Gifts should always be returned, and gifts are given often be they small or not for favours. (Personally I believe in using furoshiki for gifts and economic uses, I collect my groceries with furoshiki bags) gifts should be edible in most situations, Not sure why this is though, Any one?
Gifts should always be given to close family and friends on the return of a trip.

The bowing with hands covered could be percieved as a planned personal attack on the other person, showing hands is open and displays no ill intent. but keep fingers together and elbows in.

Always bow lower than the other person.

Business cards should be throughly studied before storing away, I am not sure if it matters where the storage is, but really throughly study all details of the card first. Check all deatils if needs be. To ask when you know is polite to ask when you do not is the rule. Carry many of your own, never be short of one for a table of associates.

Boasting any skill or talent is seriously frowned upon, modesty is the way here.

Sex is something done between lovers in the confines of a personal space. Anything in public from holding hands to kissing or hugging is not common but making an introduction as far as I know.
Love hotels are fairly norm for sexual activities as the walls are not paper thing here. Same sex couples only as far as I know, and definatly not for more than two people.

I know about the number four thing in general, but if meeting four people in a restaurant or something and ordering a table for four, do you say three plus one or do you say four? to avoid any possible confussion?

Sitting should be, if crossing legs as westerners do right leg in front, in males seiza right leg up left leg down, but generally both legs down for formal kneeling. Head of the house stays closest to shrine, lowest ranked person stays nearest the door, Not sure how the ranking system here works though. beginning eating, head person says first we recieve but everyone must likewise for ending a meal.

Personally I believe all books should be held in the greatest of respects. I would not buy a book that has been written in with pen, pencil notes are more acceptable for study guides.

As for a few comments made by people, Growing up in the UK, I still consider myself to be young and I will most certainly not give respect to my elders without them showing some self respect first. Perhaps it's our generation that has changed them perhaps not but Not all elders are worthy of respect, and if they had any honour some of them should start walking until they meet a place to rest forever without further burdening anyone.
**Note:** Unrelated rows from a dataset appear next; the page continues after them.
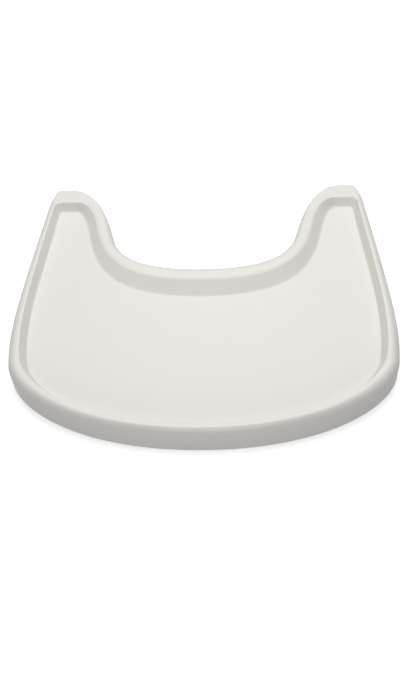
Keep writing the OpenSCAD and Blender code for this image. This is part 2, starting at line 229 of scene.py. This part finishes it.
def shell_section():
    """The shell's section as closed rings: floor's edge, wall, crest, rolled edge, skirt,
    and back inside to the floor's underside."""
    skirt = outline(SKIRT)
    crest = outline(CREST)
    base = outline(FLOOR)
    roll = EDGE_R * blend(ROLL_OUT)
    down = EDGE_R * blend(ROLL_DOWN)
    crest_fillet = blend(CREST_FILLET)
    floor_fillet = blend(FLOOR_FILLET)
    crease = blend(CREASE)
    rim = grown(skirt, -roll)
    rise = TRAY_H - FLOOR_Z

    def wall_at(share):
        """A ring at this share, or each point's own share, of the inner wall's height."""
        share = np.broadcast_to(share, len(base))[:, None]
        return level(base, FLOOR_Z) * (1 - share) + level(crest, TRAY_H) * share

    def rolled(out, drop):
        return np.column_stack((grown(rim, roll * out), TRAY_H - down * drop))

    def inside(ring, inward, drop):
        return np.column_stack((shrunk(ring[:, :2], inward), ring[:, 2] - drop))

    floor_edge = grown(base, -floor_fillet)
    crest_edge = level(grown(crest, crest_fillet), TRAY_H)
    wall_low = wall_at(floor_fillet / rise)
    wall_high = wall_at(1 - FILLET_SHARE * crest_fillet)
    roll_end = rolled(1, 1)
    roll_rings = curve(
        rolled(0, 0),
        rolled(QUARTER, CREASE_DROP[0] * crease),
        rolled(1, 1 - QUARTER + CREASE_DROP[1] * crease),
        roll_end,
        ROLL_RINGS,
    )
    turned = [math.sin(math.pi / 2 * k / ROLL_RINGS) for k in range(ROLL_RINGS)]
    under_roll = [inside(r, WALL * t, WALL * (1 - t)) for r, t in zip(roll_rings, turned)]

    # The skirt's foot, with its outer and inner edges broken
    foot = grown(skirt, DRAFT)
    foot_sole = level(grown(foot, -EDGE_BREAK), 0)
    foot_inside = shrunk(skirt, WALL - DRAFT)
    foot_sole_inside = level(shrunk(skirt, WALL - DRAFT - EDGE_BREAK), 0)

    rings = fillet(level(floor_edge, FLOOR_Z), wall_at(0), wall_low, FILLET_RINGS)
    rings += line(wall_low, wall_high, WALL_RINGS)
    rings += fillet(wall_high, wall_at(1), crest_edge, FILLET_RINGS)
    rings += line(crest_edge, rolled(0, 0), CREST_RINGS)
    rings += roll_rings
    rings += line(roll_end, level(foot, EDGE_BREAK), SKIRT_RINGS)
    rings += fillet(level(foot, EDGE_BREAK), level(foot, 0), foot_sole, BREAK_RINGS)
    rings.append(foot_sole)
    rings += fillet(foot_sole_inside, level(foot_inside, 0), level(foot_inside, EDGE_BREAK),
                    BREAK_RINGS)
    rings += line(level(foot_inside, EDGE_BREAK), inside(roll_end, WALL, 0), INSIDE_RINGS)
    rings += under_roll[:0:-1]
    rings.append(level(crest + (rim - crest) * RIM_UNDER, TRAY_H - WALL))
    rings.append(level(base + (crest - base) * FLOOR_UNDER, FLOOR_Z - WALL))
    rings.append(level(floor_edge, FLOOR_Z - WALL))
    return rings


def add_object(name, mesh):
    piece = bpy.data.objects.new(name, mesh)
    bpy.context.scene.collection.objects.link(piece)
    return piece


def mesh_from(name, points, faces):
    mesh = bpy.data.meshes.new(name)
    mesh.from_pydata([tuple(p) for p in points], [], faces)
    mesh.update()
    return mesh


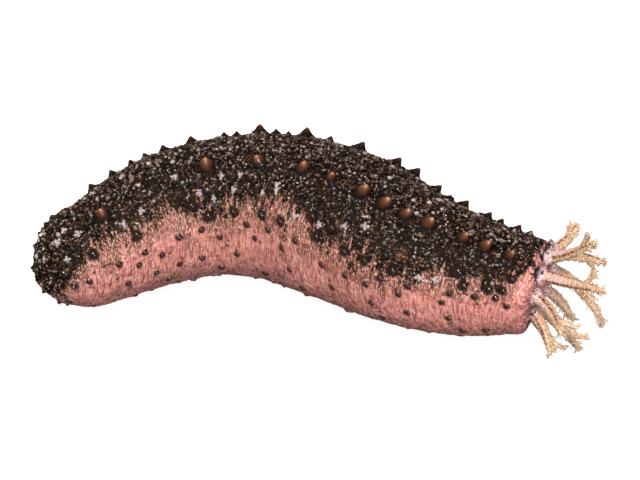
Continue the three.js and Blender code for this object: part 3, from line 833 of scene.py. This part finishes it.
def add_fringe(shape, path, radii, inner, start, random):
    """Fine twigs along both edges of a tentacle or fork, and thicker fingers round its tip."""
    run = arc_length(path)
    at = start * run[-1]
    number = 0
    while at < run[-1]:
        share = at / run[-1]
        root = np.array([np.interp(at, run, path[:, axis]) for axis in range(3)])
        index = min(int(np.searchsorted(run, at)), len(path) - 1)
        tangent = unit(path[index] - path[index - 1])
        first = unit(inner - tangent * (tangent @ inner))
        second = np.cross(tangent, first)
        spread = 80 if share < 0.75 else 200
        turn = math.radians((60 if number % 2 else -60) + spread * (random() - 0.5))
        out = first * math.cos(turn) + second * math.sin(turn)
        radius = float(np.interp(at, run, radii))
        finger = share > FINGER_FROM and number % 3 == 0
        way = unit(out + (0.75 if finger else 0.25 + 0.6 * share) * tangent)
        length = 1.1 + 0.9 * random() if finger else (0.7 + 0.7 * share) * (0.6 + 0.8 * random())
        thickness, shoots = (0.56, 6) if finger else (0.2, 1 + round(share))
        root = root + out * radius * 0.75
        add_twig(shape, root, way, length + radius * 0.25, thickness, share, random, shoots)
        at += TWIG_STEP
        number += 1


def add_fork(shape, path, radii, share, inner, fork, random):
    """One fork of a tentacle with its fringe. fork: share of the run, turn, lean and length."""
    at, turn, lean, reach = fork
    index = int(np.argmin(np.abs(share - at)))
    tangent = unit(path[index + 1] - path[index - 1])
    aside = sideways(tangent, turn)
    bend = path[index] + tangent * 0.4 * reach + aside * 0.2 * reach
    lean = math.radians(lean)
    tip = path[index] + (tangent * math.cos(lean) + aside * math.sin(lean)) * reach
    branch = bezier(path[index], bend, tip, FORK_STEPS)
    steps = np.linspace(0, 1, FORK_STEPS)
    fork_radii = np.interp(steps, (0, 1), (0.85 * radii[index], 0.65))
    shape.tube(branch, fork_radii, FORK_SIDES, at + (1 - at) * steps, 0, inner, True)
    add_fringe(shape, branch, fork_radii, inner, 0.3, random)


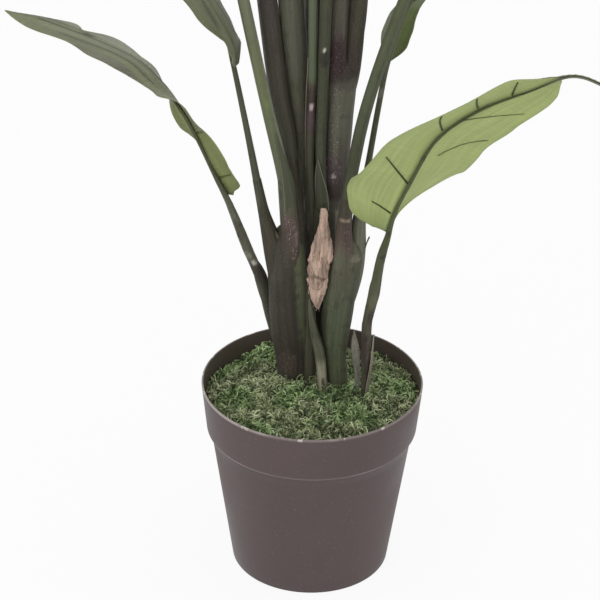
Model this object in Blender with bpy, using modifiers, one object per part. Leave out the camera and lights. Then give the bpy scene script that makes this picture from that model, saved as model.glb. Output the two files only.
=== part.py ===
"""A potted artificial banana plant: moulded stalks and fabric blades held in a cast block in a plastic pot.

Metres, +Z up. The origin is on the pot's axis, at the surface that the pot stands on.
"""

import math

import bmesh
import bpy
from mathutils import Vector

MM = 0.001
GAP = 0.3 * MM

# Pot: an open tapered shell with a taller band below its rim.
POT_HEIGHT = 156.5 * MM
POT_RIM_RADIUS = 85.0 * MM
POT_BAND_FOOT_RADIUS = 81.0 * MM
POT_BAND_FOOT_Z = 119.0 * MM
POT_BODY_TOP_RADIUS = 77.7 * MM
POT_BASE_RADIUS = 60.5 * MM
POT_STEP_HEIGHT = 3.0 * MM
POT_CORNER = 1.5 * MM
POT_WALL = 1.6 * MM
POT_FLOOR = 3.0 * MM
POT_STEPS = 48

# The cast block fills the pot to here, and the moss lies on it.
FILLER_TOP_Z = 134.0 * MM
MOSS_EDGE_Z = 146.0 * MM
MOSS_CROWN = 9.0 * MM
MOSS_TILT = 4.0 * MM
MOSS_LUMP = 0.9 * MM
MOSS_RINGS = 5

BLADE_THICKNESS = 0.8 * MM
BLADE_COLUMNS = 4
BLADE_LEAST_HALF_WIDTH = 1.8 * MM
MIDRIB_END_RADIUS = 1.0 * MM
MIDRIB_SHARE = 0.93
POINTS_PER_SPAN = 2
STALK_SIDES = 8
TRUNK_SIDES = 12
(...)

I know some of you perhaps will understand my statement, some won't and those who wont can flame me all you want, But do so to my face so I can show you the sort of people I mean.

I try to live very much as a bushi, and show compassion to all, But compassion is not respect and should not be mistaken as such.
by 8thsinner rate this post as useful

outdated 2008/5/15 22:56
I've read through this long list of taboos and some of them seem to only appy to certain areas or are outdated. (I've been living in Japan for a while, so I've noticed a lot of these things in person) Just a few I noticed...a very long time ago eye contact was rude. Now it is the opposite and of course perfectly acceptable to look someone in the eyes. It's weird not to.
Also...soy sauce on rice. My Japanese boyfriend and friends have done this. No big deal. It depends on the meal, but don't think that it's always the "shocking no-no!" that so many Westerners like to bring up.
Also, I wouldn't count on personal experiences so much. I read that someone's girlfriend wouldn't let them touch even magazines on her table. I've been to various houses- if the person is a close friend or boyfriend, then touching such simples things was no problem for me. Some things really depend on the person.
Walking and eating/drinking. Happens all the time in Tokyo. Yes, it's a bit rude on a crowded street- you might spill something on someone. But when there are not many people, I do this myself. No one cares. People blow their nose at the table as well. With friends, things like this are no big deal.